* Begin *

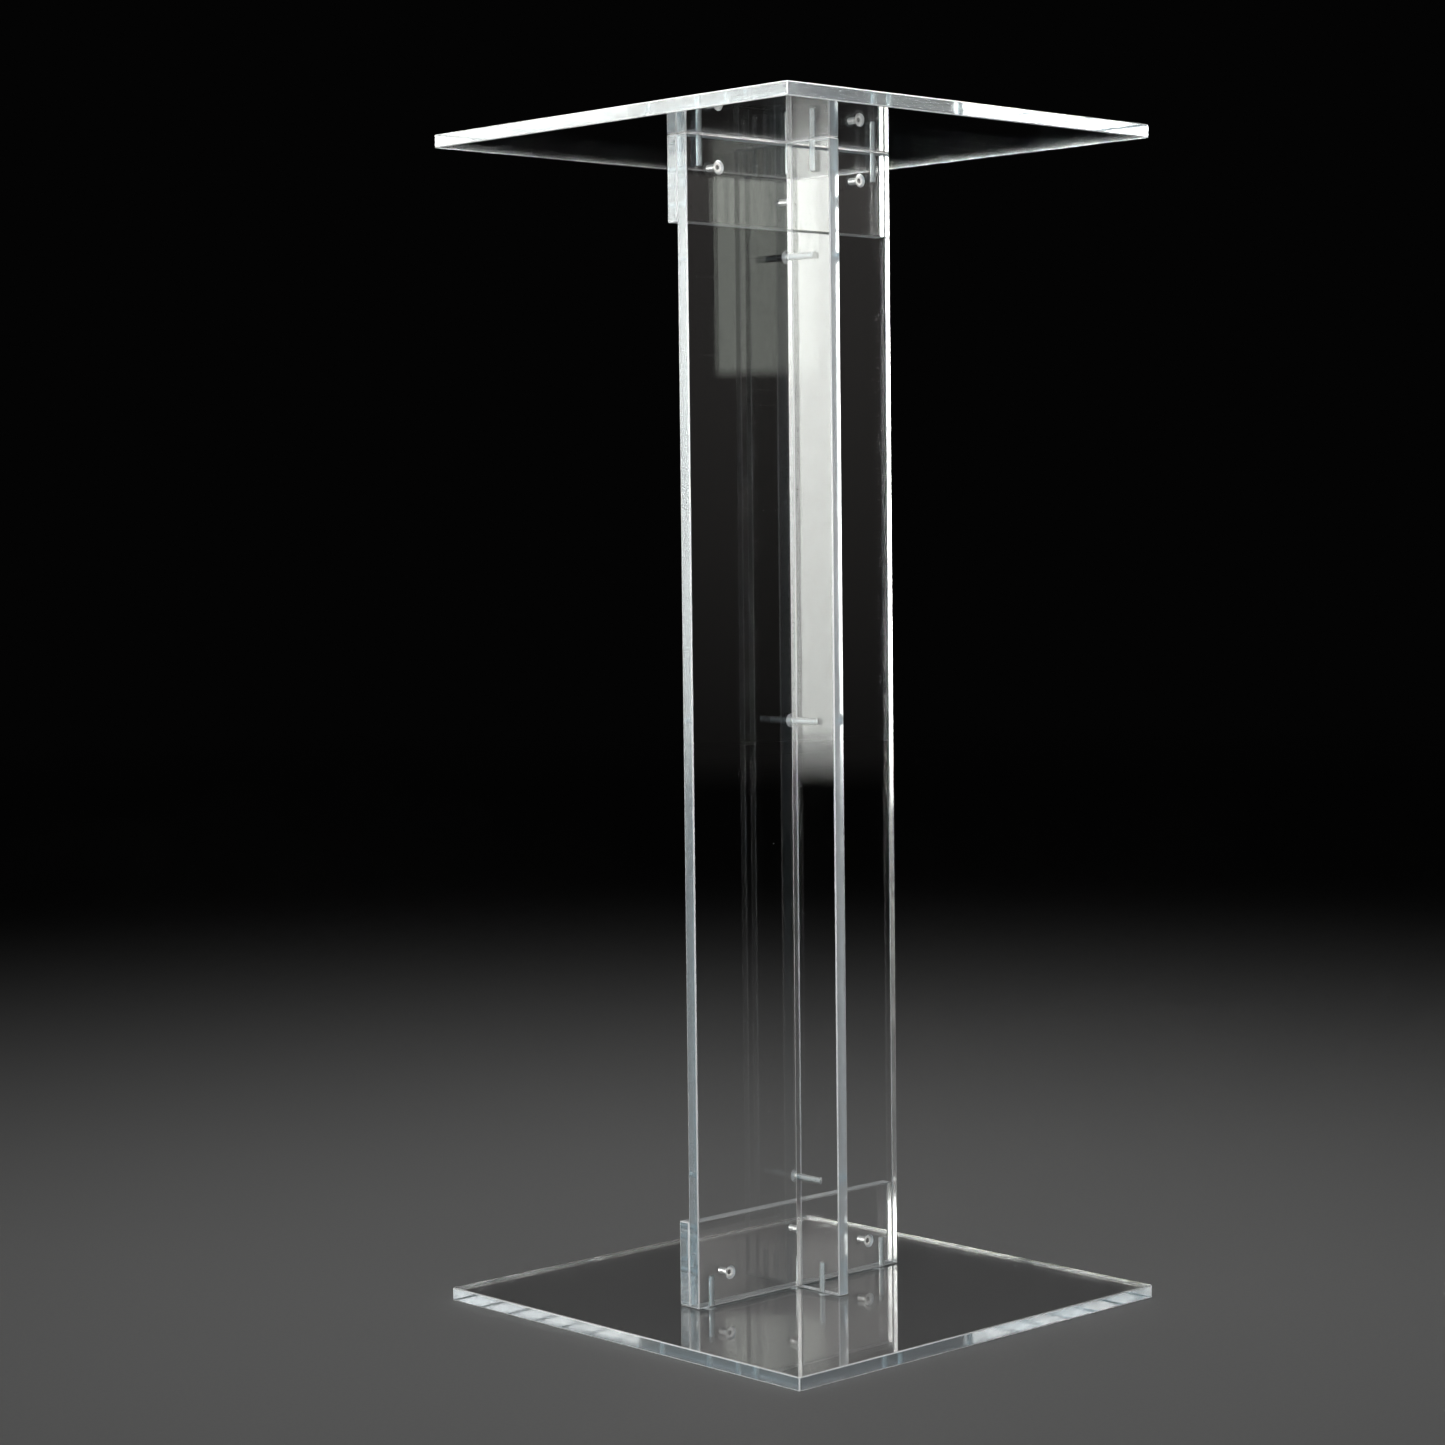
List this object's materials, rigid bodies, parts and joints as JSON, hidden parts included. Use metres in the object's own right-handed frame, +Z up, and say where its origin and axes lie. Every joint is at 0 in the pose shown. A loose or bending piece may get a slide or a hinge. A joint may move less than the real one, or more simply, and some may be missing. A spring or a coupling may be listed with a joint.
{
  "type": "lectern stand",
  "caption": "Clear acrylic lectern stand: a square base plate and a level square top plate joined by a T-shaped column of two upright panels, with cleats and countersunk screws.",
  "frame": {"origin": "middle of the base plate's underside, on the floor; the flange panel's front face and the web panel's middle plane meet on the vertical through it", "axes": "+Z up; +X along the flange panel's width; -Y is the side on which the web panel stands, +Y the side of the cleats"},
  "size_m": [0.45, 0.45, 1.055],
  "materials": {
    "clear_acrylic": "polished",
    "stainless_steel": "satin"
  },
  "bodies": {
    "root": {"base_plate": "clear_acrylic", "top_plate": "clear_acrylic", "flange_panel": "clear_acrylic", "web_panel": "clear_acrylic", "lower_cleat": "clear_acrylic", "upper_cleat": "clear_acrylic", "lower_cleat_screw_left": "stainless_steel", "lower_cleat_screw_middle": "stainless_steel", "lower_cleat_screw_right": "stainless_steel", "upper_cleat_screw_left": "stainless_steel", "upper_cleat_screw_middle": "stainless_steel", "upper_cleat_screw_right": "stainless_steel", "web_screw_lower": "stainless_steel", "web_screw_centre": "stainless_steel", "web_screw_upper": "stainless_steel", "base_screw_left": "stainless_steel", "base_screw_middle": "stainless_steel", "base_screw_right": "stainless_steel", "base_screw_web": "stainless_steel", "top_screw_left": "stainless_steel", "top_screw_middle": "stainless_steel", "top_screw_right": "stainless_steel", "top_screw_web": "stainless_steel"}
  },
  "joints": []
}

* End *

▶ **SET EXERCISE**:
Repeat the material word for word, in full.

▶ **ANSWER TO THIS TASK**:
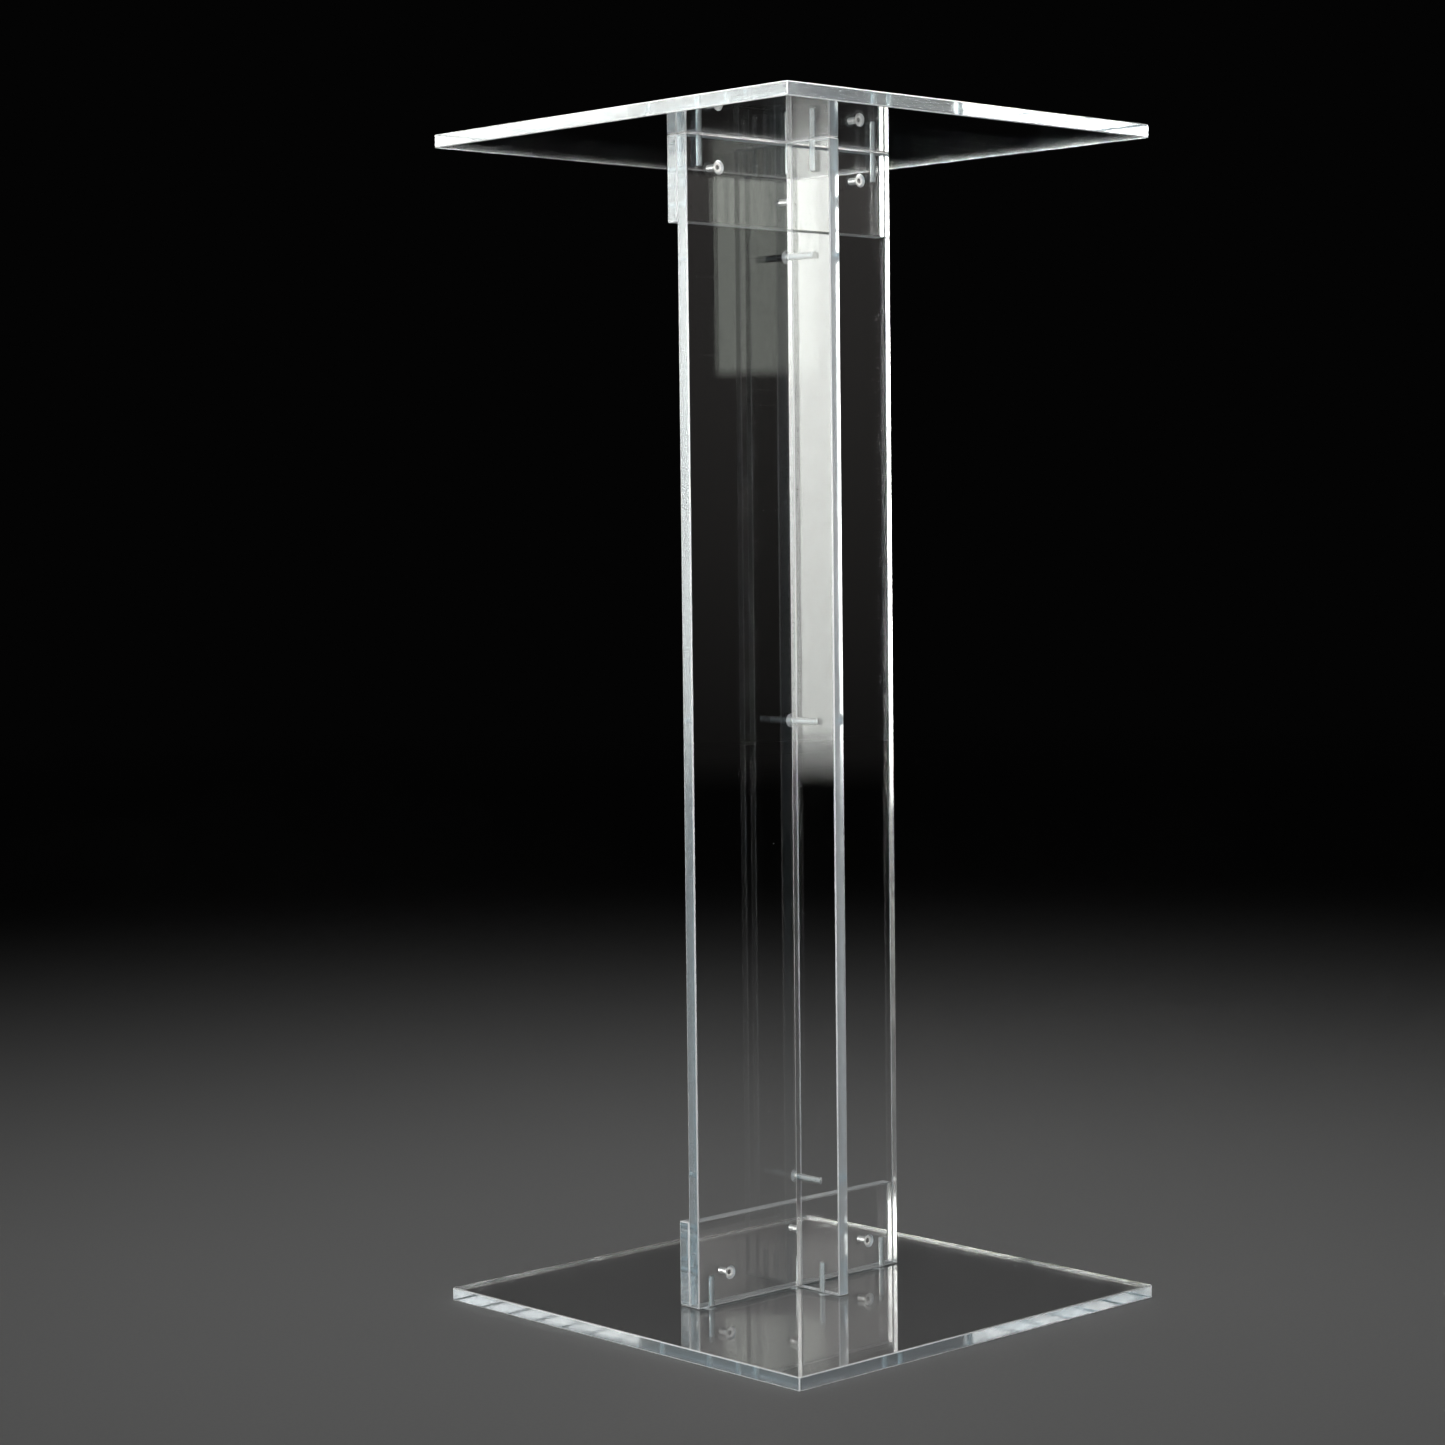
List this object's materials, rigid bodies, parts and joints as JSON, hidden parts included. Use metres in the object's own right-handed frame, +Z up, and say where its origin and axes lie. Every joint is at 0 in the pose shown. A loose or bending piece may get a slide or a hinge. A joint may move less than the real one, or more simply, and some may be missing. A spring or a coupling may be listed with a joint.
{
  "type": "lectern stand",
  "caption": "Clear acrylic lectern stand: a square base plate and a level square top plate joined by a T-shaped column of two upright panels, with cleats and countersunk screws.",
  "frame": {"origin": "middle of the base plate's underside, on the floor; the flange panel's front face and the web panel's middle plane meet on the vertical through it", "axes": "+Z up; +X along the flange panel's width; -Y is the side on which the web panel stands, +Y the side of the cleats"},
  "size_m": [0.45, 0.45, 1.055],
  "materials": {
    "clear_acrylic": "polished",
    "stainless_steel": "satin"
  },
  "bodies": {
    "root": {"base_plate": "clear_acrylic", "top_plate": "clear_acrylic", "flange_panel": "clear_acrylic", "web_panel": "clear_acrylic", "lower_cleat": "clear_acrylic", "upper_cleat": "clear_acrylic", "lower_cleat_screw_left": "stainless_steel", "lower_cleat_screw_middle": "stainless_steel", "lower_cleat_screw_right": "stainless_steel", "upper_cleat_screw_left": "stainless_steel", "upper_cleat_screw_middle": "stainless_steel", "upper_cleat_screw_right": "stainless_steel", "web_screw_lower": "stainless_steel", "web_screw_centre": "stainless_steel", "web_screw_upper": "stainless_steel", "base_screw_left": "stainless_steel", "base_screw_middle": "stainless_steel", "base_screw_right": "stainless_steel", "base_screw_web": "stainless_steel", "top_screw_left": "stainless_steel", "top_screw_middle": "stainless_steel", "top_screw_right": "stainless_steel", "top_screw_web": "stainless_steel"}
  },
  "joints": []
}